Flash dense attention function for variable-length sequences that computes the attention output and optionally the logsumexp.

Parameters:

Name Type Description Default
query Tensor

Query tensor of shape [total_seqlen_q, num_heads_q, head_dim].

required
key Tensor

Key tensor of shape [total_seqlen_k, num_heads_kv, head_dim].

required
value Tensor

Value tensor of shape [total_seqlen_k, num_heads_kv, head_dim].

required
cu_seqlens_q Tensor

Cumulative sequence lengths for queries, shape [batch_size + 1].

required
cu_seqlens_k Tensor

Cumulative sequence lengths for keys/values, shape [batch_size + 1].

required
max_seqlen_q int

Maximum sequence length for queries.

required
max_seqlen_k int

Maximum sequence length for keys/values.

required
is_causal bool

Whether to apply a causal mask.

False
softmax_scale Optional[float]

Optional scaling factor for the softmax. If None, defaults to 1/sqrt(head_dim).

None
window_size Tuple[Optional[int], Optional[int]]
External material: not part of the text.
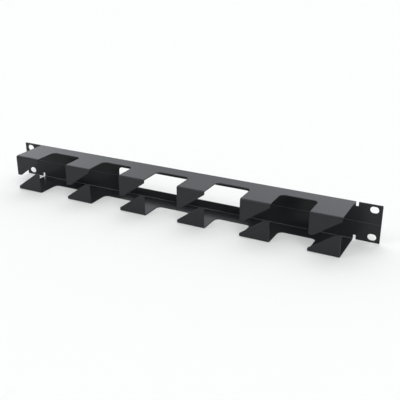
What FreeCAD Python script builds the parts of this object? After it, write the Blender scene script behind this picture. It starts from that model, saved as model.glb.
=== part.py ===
import FreeCAD, Part
import math
import os

# Rack cable organizer: one sheet of steel, cut flat and folded into a channel
# with twelve fingers. Millimetres.
# X runs along the panel, Y towards the rack, Z up. The origin is the middle of
# the rack slots, on the back face of the ears, which bears on the rack.

# Sheet and bends
sheet = 1.2
bend_inner = 1.2

# Panel and ears
panel_width = 482.6
panel_height = 44.0
panel_corner = 0.5
ear_length = 25.9

# Rack slots in the ears, two each side
slot_length = 9.5
slot_width = 7.4
slot_end_margin = 8.75
slot_edge_margin = 6.125

# Bend relief between each ear and the channel
relief_width = 3.0
relief_past_bend = 3.45

# Channel
depth = 51.8
flange_rise = 0.75

# Fingers, gaps and lips
finger_count = 6
finger_width = 34.8
web_depth = 20.0
gap_corner = 6.0
lip_short = 4.35
lip_flat = 5.4
lip_past_middle = 2.7
lip_corner = 0.5

# Window in the back panel
window_width = 181.0
window_height = 22.8
window_corner = 5.0

# Scored line along the middle of the panel's front
score_width = 0.8
score_depth = 0.35

# How far a cutter stands out of the sheet
overcut = 2.0

# Derived places
bend_outer = bend_inner + sheet
panel_half = panel_height / 2
body_half = panel_half + flange_rise
bend_line = body_half - bend_outer
panel_end = panel_width / 2
ear_start = panel_end - ear_length
channel_half = ear_start - relief_width
finger_gap = (2 * channel_half - finger_count * finger_width) / (finger_count - 1)
finger_pitch = finger_width + finger_gap
finger_starts = [finger_pitch * number - channel_half for number in range(finger_count)]

ALONG_X = FreeCAD.Vector(1, 0, 0)
ALONG_Y = FreeCAD.Vector(0, 1, 0)
ALONG_Z = FreeCAD.Vector(0, 0, 1)
ORIGIN = FreeCAD.Vector(0, 0, 0)


def front_point(x, z):
    return FreeCAD.Vector(x, 0, z)


def side_point(y, z):
    return FreeCAD.Vector(0, y, z)


def plan_point(x, y):
    return FreeCAD.Vector(x, y, 0)


# A closed flat face from (point, radius) pairs. A radius of 0 is a sharp corner.
def rounded_face(corners):
    entries = []
    exits = []
    arcs = []
    for number, (point, radius) in enumerate(corners):
        to_last = corners[number - 1][0].sub(point).normalize()
        to_next = corners[(number + 1) % len(corners)][0].sub(point).normalize()
        if radius == 0:
            entries.append(point)
            exits.append(point)
            arcs.append(None)
            continue
        half_angle = to_last.getAngle(to_next) / 2
        tangent_length = radius / math.tan(half_angle)
        to_middle = radius / math.sin(half_angle) - radius
        entry = point + to_last * tangent_length
        leave = point + to_next * tangent_length
        middle = point + to_last.add(to_next).normalize() * to_middle
        entries.append(entry)
        exits.append(leave)
        arcs.append(Part.Arc(entry, middle, leave).toShape())
    edges = []
    for number, arc in enumerate(arcs):
        if arc is not None:
            edges.append(arc)
        start = exits[number]
        end = entries[(number + 1) % len(corners)]
        if start.distanceToPoint(end) > 1e-6:
            edges.append(Part.makeLine(start, end))
    return Part.Face(Part.Wire(Part.__sortEdges__(edges)))


# A rectangle seen from the front, with the same radius at each corner.
def rounded_rectangle(center_x, center_z, width, height, radius):
    left = center_x - width / 2
    right = center_x + width / 2
    bottom = center_z - height / 2
    top = center_z + height / 2
    return rounded_face([
        (front_point(left, bottom), radius),
        (front_point(right, bottom), radius),
        (front_point(right, top), radius),
        (front_point(left, top), radius),
    ])


# A front outline as sheet, its front face at front_y.
def sheet_from_front(face, front_y):
    return face.translated(ALONG_Y * front_y).extrude(ALONG_Y * sheet)


# A front outline as a cutter through the back panel.
def panel_cutter(face):
    return face.translated(ALONG_Y * -(sheet + overcut)).extrude(ALONG_Y * (sheet + 2 * overcut))


def half_turn(shape):
    return shape.rotated(ORIGIN, ALONG_Y, 180)


# Half of the channel: back panel from mid height, bend, flange, and the bend to the lips.
def channel_half_section():
    return rounded_face([
        (side_point(0, 0), 0),
        (side_point(0, body_half), bend_outer),
        (side_point(-depth, body_half), bend_outer),
        (side_point(-depth, bend_line), 0),
        (side_point(sheet - depth, bend_line), 0),
        (side_point(sheet - depth, body_half - sheet), bend_inner),
        (side_point(-sheet, body_half - sheet), bend_inner),
        (side_point(-sheet, 0), 0),
    ])


# The open space between two fingers, from above. Its inner corners are round.
def gap_cutter(start):
    front = -depth - overcut
    face = rounded_face([
        (plan_point(start, front), 0),
        (plan_point(start + finger_gap, front), 0),
        (plan_point(start + finger_gap, -web_depth), gap_corner),
        (plan_point(start, -web_depth), gap_corner),
    ])
    return face.extrude(ALONG_Z * (body_half + overcut))


# An upper lip: long on the left, cut away on a slope to a short right edge.
def lip(start):
    tip = -lip_past_middle
    face = rounded_face([
        (front_point(start, bend_line), 0),
        (front_point(start, tip), lip_corner),
        (front_point(start + lip_flat, tip), lip_corner),
        (front_point(start + finger_width, body_half - lip_short), lip_corner),
        (front_point(start + finger_width, bend_line), 0),
    ])
    return sheet_from_front(face, -depth)


# The upper row of fingers with the flange that carries it and half of the panel.
def upper_comb():
    section = channel_half_section()
    comb = section.translated(ALONG_X * -channel_half).extrude(ALONG_X * (2 * channel_half))
    gaps = [gap_cutter(start + finger_width) for start in finger_starts[:-1]]
    lips = [lip(start) for start in finger_starts]
    return comb.cut(gaps).fuse(lips)


# The right ear with the narrow neck that the two bend reliefs leave.
def ear():
    neck = bend_line - relief_past_bend
    face = rounded_face([
        (front_point(channel_half, -neck), 0),
        (front_point(ear_start, -neck), 0),
        (front_point(ear_start, -panel_half), 0),
        (front_point(panel_end, -panel_half), panel_corner),
        (front_point(panel_end, panel_half), panel_corner),
        (front_point(ear_start, panel_half), 0),
        (front_point(ear_start, neck), 0),
        (front_point(channel_half, neck), 0),
    ])
    return sheet_from_front(face, -sheet)


def rack_slots():
    cutters = []
    for side_x in (-1, 1):
        for side_z in (-1, 1):
            slot_x = side_x * (panel_end - slot_end_margin)
            slot_z = side_z * (panel_half - slot_edge_margin)
            face = rounded_rectangle(slot_x, slot_z, slot_length, slot_width, slot_width / 2)
            cutters.append(panel_cutter(face))
    return cutters


def window():
    return panel_cutter(rounded_rectangle(0, 0, window_width, window_height, window_corner))


# A shallow V along the middle of the panel's front, ears included.
def score():
    half_width = score_width / 2 * (score_depth + overcut) / score_depth
    face = rounded_face([
        (side_point(-sheet - overcut, -half_width), 0),
        (side_point(score_depth - sheet, 0), 0),
        (side_point(-sheet - overcut, half_width), 0),
    ])
    start = panel_end + overcut
    return face.translated(ALONG_X * -start).extrude(ALONG_X * (2 * start))


# The lower comb is the upper one turned half a turn about Y, and so is the left ear.
def organizer():
    comb = upper_comb()
    right_ear = ear()
    body = comb.fuse([half_turn(comb), right_ear, half_turn(right_ear)])
    body = body.cut(rack_slots() + [window(), score()])
    return body.removeSplitter()


os.makedirs("parts", exist_ok=True)
organizer_panel = organizer()
print("solids", len(organizer_panel.Solids), "valid", organizer_panel.isValid(),
      "faces", len(organizer_panel.Faces), "volume", round(organizer_panel.Volume, 1))
organizer_panel.exportStep("parts/organizer_panel.step")
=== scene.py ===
import bpy
import math
from mathutils import Matrix, Vector


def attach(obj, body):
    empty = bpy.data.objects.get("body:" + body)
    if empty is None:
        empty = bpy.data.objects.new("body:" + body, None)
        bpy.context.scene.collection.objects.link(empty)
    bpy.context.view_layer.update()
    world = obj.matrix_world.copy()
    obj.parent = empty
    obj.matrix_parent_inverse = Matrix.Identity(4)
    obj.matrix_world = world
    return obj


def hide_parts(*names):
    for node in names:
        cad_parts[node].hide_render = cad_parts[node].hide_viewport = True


# Rack cable organizer. One steel sheet is cut flat, its edges are broken, the
# middle line is scored, and then it is folded into a channel and powder coated.
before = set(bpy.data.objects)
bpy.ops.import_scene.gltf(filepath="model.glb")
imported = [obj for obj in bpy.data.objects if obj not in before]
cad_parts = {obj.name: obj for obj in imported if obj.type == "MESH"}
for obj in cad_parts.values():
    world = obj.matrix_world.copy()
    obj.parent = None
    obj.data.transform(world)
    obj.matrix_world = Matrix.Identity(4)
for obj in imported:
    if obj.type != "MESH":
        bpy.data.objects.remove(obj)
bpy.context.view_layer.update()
mm = 0.001
scene = bpy.context.scene
scene.view_settings.view_transform = "Standard"
print("frame loaded")


# Camera, found from the straight edges of the object in the photograph
cameraView = {
    "place": (0.3609, -0.6494, 0.29022),
    "turn": 27.3726,       # degrees round the object from the front
    "height": 22.4806,     # degrees above the level
    "lens": 59.035,
    "sensor": 36.0,
    "nearest": 0.01,
    "farthest": 50.0,
}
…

Optional tuple (window_size_q, window_size_k) for local attention. If None, no local masking is applied.

(None, None)
seqused_q Optional[Tensor]

Optional tensor of shape [total_seqlen_q] indicating the actual sequence lengths for queries. If provided, overrides cu_seqlens_q for masking.

None
seqused_k Optional[Tensor]

Optional tensor of shape [total_seqlen_k] indicating the actual sequence lengths for keys/values. If provided, overrides cu_seqlens_k for masking.

None
return_lse bool

Whether to return the logsumexp tensor for numerical stability analysis. If True, returns a tuple (out, lse). If False, returns only out.

False

Returns:

Type Description
Union[Tensor, Tuple[Tensor, Tensor]]

If return_lse is False, returns out with shape [total_seqlen_q, num_heads_q, head_dim]. If return_lse is True, returns a tuple (out, lse), where lse has shape [total_seqlen_q, num_heads_q].
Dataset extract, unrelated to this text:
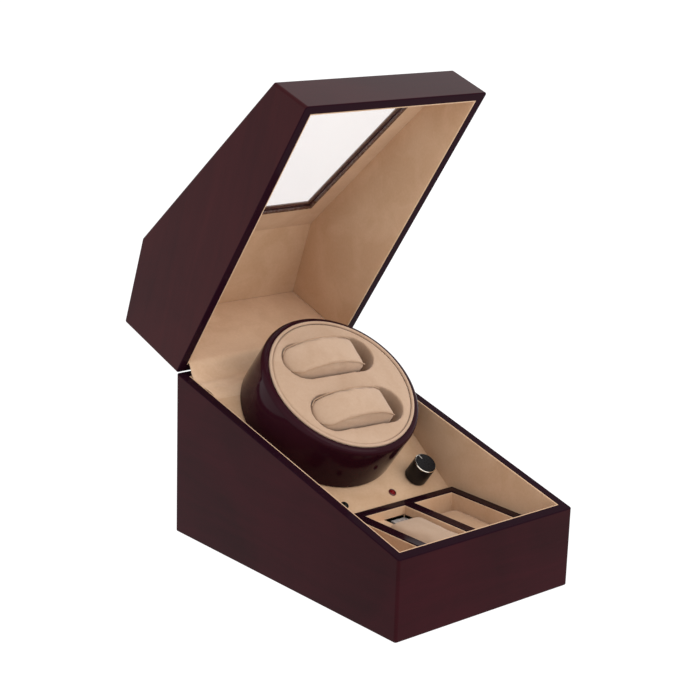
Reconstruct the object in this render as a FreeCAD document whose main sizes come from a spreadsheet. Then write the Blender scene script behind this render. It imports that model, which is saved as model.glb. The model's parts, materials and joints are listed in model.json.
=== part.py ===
import FreeCAD, Part
import math
import os

import Sketcher

# Watch winder box: a lacquered wooden case with a glazed, hinged lid, a motor-driven
# turntable for two watches on a sloping deck, two selector knobs, two lamps and a tray
# with three compartments.  Millimetres, +Z up, the front of the box towards -Y.
# Each sub-part is drawn in one of four layouts, and its Placement carries it from there:
#   box  x from the middle, y from the front face, z from the underside of the case
#   lid  the same, drawn with the lid shut, then opened about the hinge pins
#   deck x across, y up the slope, z square to the deck, from where the turntable's axis
#        meets the deck
#   drum the deck layout, turned with the turntable
# The origin of the finished part is the middle of its footprint, on the floor.

V = FreeCAD.Vector

SIZES = [
    ("box_width", 200), ("box_depth", 302), ("front_height", 71), ("rear_height", 151),
    ("lid_top", 240), ("lid_crest", 213), ("lid_nose", 116.5), ("rim_gap", 0.4),
    ("wall", 8), ("lining", 1.5), ("edge_round", 2.5), ("rim_round", 0.8),
    ("floor_thickness", 6), ("foot_radius", 6.5), ("foot_height", 3), ("foot_inset", 17),
    ("foot_round", 1.5), ("lid_angle", 70.9), ("hinge_x", 58), ("hinge_clear", 0.3),
    ("hinge_length", 40), ("leaf_thickness", 1.2), ("leaf_height", 20),
    ("knuckle_radius", 2.2), ("pin_radius", 1), ("running_gap", 0.05), ("part_gap", 0.2),
    ("deck_tilt", 37.5), ("deck_foot_y", 221.4), ("deck_foot_z", 111), ("deck_thickness", 6),
    ("deck_front", -105.5), ("deck_rear", 45), ("deck_hole", 37),
    ("drum_radius", 77), ("drum_top", 52.2), ("disc_top", 53.6), ("drum_bottom", 1),
    ("drum_floor", 8), ("drum_round", 5), ("insert_radius", 70.6), ("turn_offset", -3),
    ("pocket_length", 97), ("pocket_width", 39.6), ("pocket_spacing", 57.6),
    ("pocket_depth", 34.3), ("cushion_width", 31), ("cushion_drop", 1.4),
    ("cushion_reach", 44), ("cushion_rise", 24), ("cushion_sink", 10), ("cushion_back", 5),
    ("cushion_end", 31.5), ("plate_thickness", 3), ("spindle_radius", 4), ("gear_module", 1.25),
    ("motor_radius", 20), ("motor_height", 20), ("knob_radius", 10.6), ("knob_bottom", 1),
    ("knob_height", 21), ("knob_left", -67), ("knob_right", 62), ("knob_y", -81.8),
    ("shaft_radius", 3),
    ("lamp_x", 28), ("lamp_y", -91), ("lamp_radius", 2.5), ("board_drop", 12.4),
    ("board_thickness", 1.6), ("window_rear", 38.5), ("window_front", 214),
    ("window_half", 66.5), ("window_chamfer", 2.5), ("glass_thickness", 2.4),
    ("rebate", 6), ("trim_face", 3), ("trim_proud", 0.3), ("tray_top", 52),
    ("tray_thickness", 8), ("tray_rear", 137), ("tray_rail", 9.5), ("tray_divider", 10),
    ("tray_floor", 20.5), ("cup_wall", 1.3), ("socket_x", -60), ("socket_z", 30),
    ("socket_bore", 1.8), ("socket_radius", 4), ("socket_length", 14), ("apron_thickness", 1),
]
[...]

flash_sparse_attn_func(query: torch.Tensor, key: torch.Tensor, value: torch.Tensor, is_causal: bool = False, softmax_scale: Optional[float] = None, softmax_threshold: Optional[float] = None, window_size: Tuple[Optional[int], Optional[int]] = (None, None), return_lse: bool = False) -> Union[torch.Tensor, Tuple[torch.Tensor, torch.Tensor]]

Flash sparse attention function that computes the attention output and optionally the logsumexp.

Parameters:

Name Type Description Default
query Tensor

Query tensor of shape [batch_size, seqlen_q, num_heads, head_dim].

required
key Tensor

Key tensor of shape [batch_size, seqlen_k, num_kv_heads, head_dim].

required
value Tensor

Value tensor of shape [batch_size, seqlen_k, num_kv_heads, head_dim].

required
is_causal bool

Whether to apply a causal mask.

False
softmax_scale Optional[float]

Optional scaling factor for the softmax. If None, defaults to 1/sqrt(head_dim).

None
softmax_threshold Optional[float]

Optional threshold for the sparse softmax. If None, defaults to head_dim / seqlen_k.

None
window_size Tuple[Optional[int], Optional[int]]
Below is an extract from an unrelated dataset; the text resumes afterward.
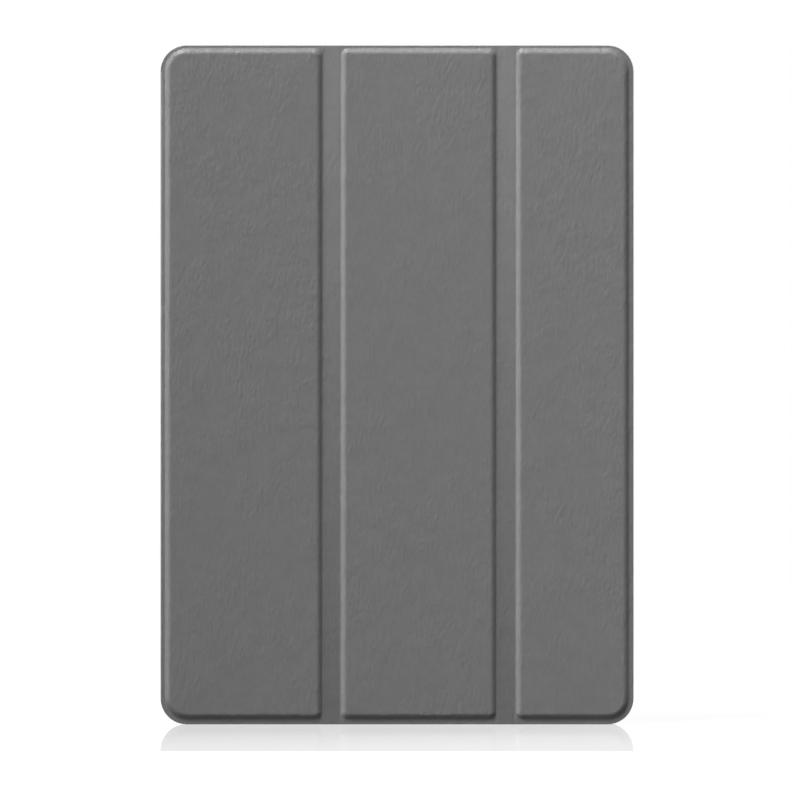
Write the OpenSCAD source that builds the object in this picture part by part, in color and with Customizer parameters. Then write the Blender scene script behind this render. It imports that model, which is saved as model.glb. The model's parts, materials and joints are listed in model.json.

Optional tuple (window_size_q, window_size_k) for local attention. If None, no local masking is applied.

(None, None)
return_lse bool

Whether to return the logsumexp tensor for numerical stability analysis. If True, returns a tuple (out, lse). If False, returns only out.

False

Returns:

Type Description
Union[Tensor, Tuple[Tensor, Tensor]]

If return_lse is False, returns out with shape [batch_size, seqlen_q, num_heads, head_dim]. If return_lse is True, returns a tuple (out, lse), where lse has shape [batch_size, num_heads, seqlen_q].

flash_sparse_attn_varlen_func(query: torch.Tensor, key: torch.Tensor, value: torch.Tensor, cu_seqlens_q: torch.Tensor, cu_seqlens_k: torch.Tensor, max_seqlen_q: int, max_seqlen_k: int, is_causal: bool = False, softmax_scale: Optional[float] = None, softmax_threshold: Optional[float] = None, window_size: Tuple[Optional[int], Optional[int]] = (None, None), seqused_q: Optional[torch.Tensor] = None, seqused_k: Optional[torch.Tensor] = None, return_lse: bool = False) -> Union[torch.Tensor, Tuple[torch.Tensor, torch.Tensor]]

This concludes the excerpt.